How else should I spend a Friday night, other than drinking hard cider, and running performance numbers on the Exadata storage software.

This is my dive into the storage software and WOW is it impressive.. I am selecting from a 200+ million row table (no indexes).. Without storage software it takes 3 minutes to scan the whole table.. really impressive. Then with the storage indexing it takes 30 seconds to come back with a distinct column value. 6 times faster..

Then I was really impressed when I used a Unique key lookup.. No index, it took 8 seconds to find the data, compared to 189 seconds. 23x faster with the Storage software.

Next I made the table parallel 64.. Now it comes back in 3 seconds (no storage software), and 1 second with storage software.. Unbelievable numbers.

One of the first things I noticed is that the Exadata makes you rethink your redo log sizes. When loading data a lot of my waits are waiting on the redo to flush out because it is so small.

All in all the storage software looks pretty impressive.

Saturday, September 25, 2010

Rear view of an Exadata


Why HCC is exadata only

First the Physics.

The SAS drives spinning at 15k rpm's can produce 200m of data/second.Hypbrid Columnar compression get's on average 50x compression rate.200m x 50x = 10g of data PER DISK is read.

There are 100+ disks that can be read. This causes 2 issues.

a) The data is actually compressed/uncompressed at the storage tier. All the CPU's in the storage servers are utilized to make this happen.. Only the exadata can take advantage of the storage CPU's through the storage software

b) The data that is uncompressed is huge.. The disk can return 20.8g of data per second, but if you do get 50x compression, you are now trying to work with 1tb of disk/second..

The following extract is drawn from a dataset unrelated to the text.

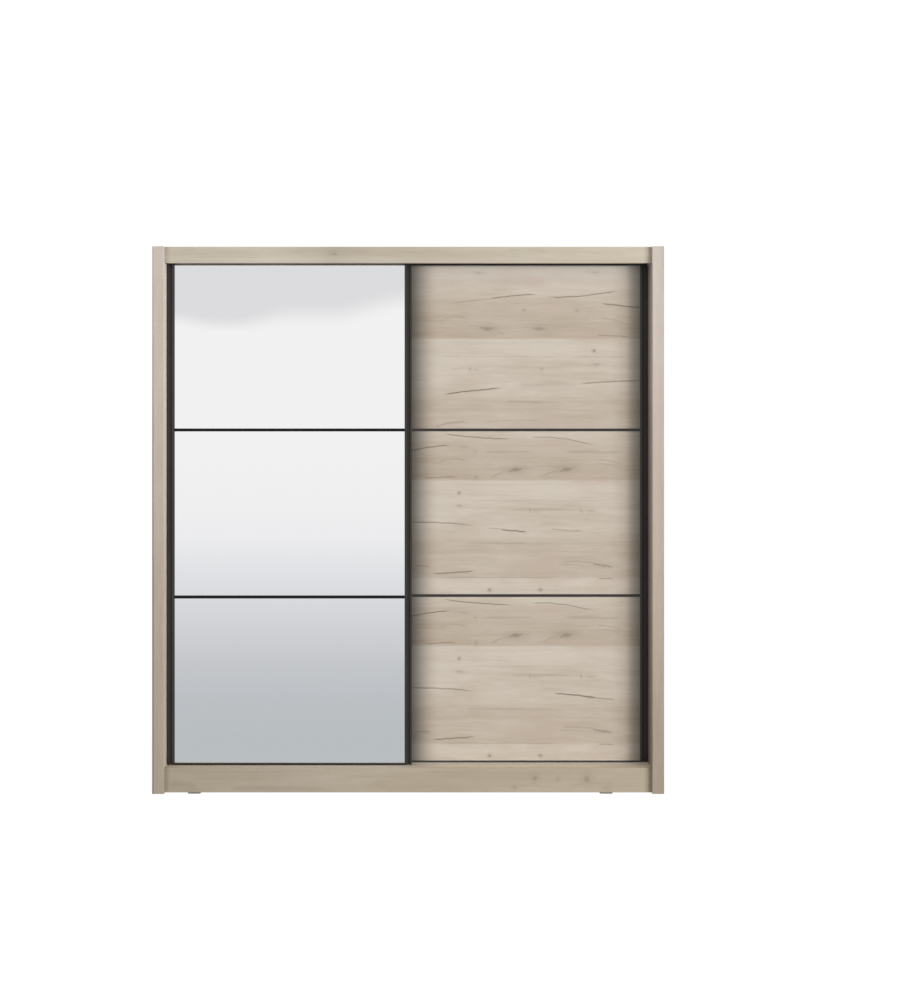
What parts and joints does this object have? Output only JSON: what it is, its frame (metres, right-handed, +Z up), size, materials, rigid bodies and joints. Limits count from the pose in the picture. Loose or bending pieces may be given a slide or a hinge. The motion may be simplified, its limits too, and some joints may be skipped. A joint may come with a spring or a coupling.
{
  "type": "sliding door wardrobe",
  "caption": "Free-standing wardrobe with a mirrored sliding door in front of a wood-decor sliding door, shelves and a hanging rail inside.",
  "frame": {"origin": "on the floor, at the middle of the width and depth", "axes": "+Z up; the doors face -Y; +X is to the right seen from the front"},
  "size_m": [2, 0.62, 2.14],
  "materials": {
    "carcass_board": "matt melamine, pale greyed oak decor",
    "interior_board": "matt melamine, pale greyed oak decor",
    "hardboard": "lacquered hardboard, off-white",
    "door_decor": "matt melamine, cracked pale oak decor with level grain",
    "mirror_glass": "silvered float glass",
    "frame_metal": "satin anthracite powder coat",
    "track_metal": "satin champagne anodised",
    "rail_chrome": "polished",
    "steel": "zinc plated",
    "black_plastic": "moulded",
    "white_plastic": "extruded strip",
    "wheel_plastic": "moulded acetal",
    "foot_plastic": "moulded"
  },
  "bodies": {
    "carcass": {"side_panel_left": "carcass_board", "side_panel_right": "carcass_board", "top_panel": "carcass_board", "bottom_panel": "carcass_board", "top_fascia": "carcass_board", "front_plinth": "carcass_board", "rear_plinth": "interior_board", "plinth_brace": "interior_board", "partition": "interior_board", "hat_shelf_left": "interior_board", "hat_shelf_right": "interior_board", "shelf_1": "interior_board", "shelf_2": "interior_board", "shelf_3": "interior_board", "back_panel_left": "hardboard", "back_panel_right": "hardboard", "upper_track": "frame_metal", "lower_track": "track_metal", "hanging_rail": "rail_chrome", "rail_socket_left": "rail_chrome", "rail_socket_right": "rail_chrome", "wall_bracket_left": "steel", "wall_bracket_right": "steel", "plinth_foot_left": "foot_plastic", "plinth_foot_right": "foot_plastic", "back_joint_strip": "white_plastic"},
    "mirror_door": {"mirror_door_stile_left": "frame_metal", "mirror_door_stile_right": "frame_metal", "mirror_door_top_rail": "frame_metal", "mirror_door_bottom_rail": "frame_metal", "mirror_door_divider_1": "frame_metal", "mirror_door_divider_2": "frame_metal", "mirror_panel_1": "mirror_glass", "mirror_panel_2": "mirror_glass", "mirror_panel_3": "mirror_glass", "mirror_door_carriage_left": "black_plastic", "mirror_door_carriage_right": "black_plastic", "mirror_door_guide_left": "black_plastic", "mirror_door_guide_right": "black_plastic", "mirror_door_axle_left": "steel", "mirror_door_axle_right": "steel"},
    "mirror_door_wheel_left": {"mirror_door_wheel_left": "wheel_plastic"},
    "mirror_door_wheel_right": {"mirror_door_wheel_right": "wheel_plastic"},
    "wood_door": {"wood_door_stile_left": "frame_metal", "wood_door_stile_right": "frame_metal", "wood_door_top_rail": "frame_metal", "wood_door_bottom_rail": "frame_metal", "wood_door_divider_1": "frame_metal", "wood_door_divider_2": "frame_metal", "wood_panel_1": "door_decor", "wood_panel_2": "door_decor", "wood_panel_3": "door_decor", "wood_door_carriage_left": "black_plastic", "wood_door_carriage_right": "black_plastic", "wood_door_guide_left": "black_plastic", "wood_door_guide_right": "black_plastic", "wood_door_axle_left": "steel", "wood_door_axle_right": "steel"},
    "wood_door_wheel_left": {"wood_door_wheel_left": "wheel_plastic"},
    "wood_door_wheel_right": {"wood_door_wheel_right": "wheel_plastic"}
  },
  "joints": [
    {"name": "mirror_door_slide", "type": "slide", "parent": "carcass", "child": "mirror_door", "axis": [1, 0, 0], "range_m": [0, 0.937]},
    {"name": "mirror_door_wheel_left_spin", "type": "hinge", "parent": "mirror_door", "child": "mirror_door_wheel_left", "pos_m": [-0.889, -0.247, 0.1093], "axis": [0, 1, 0], "continuous": true},
    {"name": "mirror_door_wheel_right_spin", "type": "hinge", "parent": "mirror_door", "child": "mirror_door_wheel_right", "pos_m": [-0.048, -0.247, 0.1093], "axis": [0, 1, 0], "continuous": true},
    {"name": "wood_door_slide", "type": "slide", "parent": "carcass", "child": "wood_door", "axis": [1, 0, 0], "range_m": [-0.937, 0]},
    {"name": "wood_door_wheel_left_spin", "type": "hinge", "parent": "wood_door", "child": "wood_door_wheel_left", "pos_m": [0.048, -0.209, 0.1093], "axis": [0, 1, 0], "continuous": true},
    {"name": "wood_door_wheel_right_spin", "type": "hinge", "parent": "wood_door", "child": "wood_door_wheel_right", "pos_m": [0.889, -0.209, 0.1093], "axis": [0, 1, 0], "continuous": true}
  ],
  "couplings": [
    {"joint": "mirror_door_wheel_left_spin", "follows": "mirror_door_slide", "rad_per_m": 62.5},
    {"joint": "mirror_door_wheel_right_spin", "follows": "mirror_door_slide", "rad_per_m": 62.5},
    {"joint": "wood_door_wheel_left_spin", "follows": "wood_door_slide", "rad_per_m": 62.5},
    {"joint": "wood_door_wheel_right_spin", "follows": "wood_door_slide", "rad_per_m": 62.5}
  ]
}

Even if you are running infiniband, the system can't handle this volume of data.. The predicate elimination, and column eliminate will limit the data returned from the storage tier, making the processes of the data possible.
Without the storage software along with the CPU's at the storage level uncompressing data AND eliminating data, it is impossible to process the volume of data produced from HCC.

Monday, July 5, 2010

DBreplay AKA RAT (real application testing)

I have been spending a lot of time lately working with DBReplay.. This is an AWESOME arrow to have in your quiver to test upgrading to 11g.

I have made some intersting observations I want to share..

  • When you start your replay, remember that your cache is "cold", if you started your capture with a warm cache, it will take a bit for the cache to catch up.
  • If you started your capture during processing, you will see a lot of divergence.. This is normal
  • A single query taking longer can make a huge impact on the replay (I will explain in detail below).
  • Replaying twice in a row will not have the same results, but the results should be withing 5% of each other.

So while does a single query make sunch a huge impact ??? It all has to do with how the replay synch all the workload. You may have 100 or more different sessions all acting independently, but Oracle keeps it all in synch by SCN number.. This is good right ? Well, yes, but it can affect the replay. What happens if a query that usually takes .04 seconds, and is followed by an update, takes 5 minutes ? Well the replay gets held up by 5 minutes, because the SCN doesn't move until the query is finished.. Multiply that by12 executions, and you've lost an hour out of your replay.. WOW.

The best suggestion I have is to look at the DB time, the CPU time, and the reads. You may find that "overall" the replay used less DB time, even though it took longer to replay.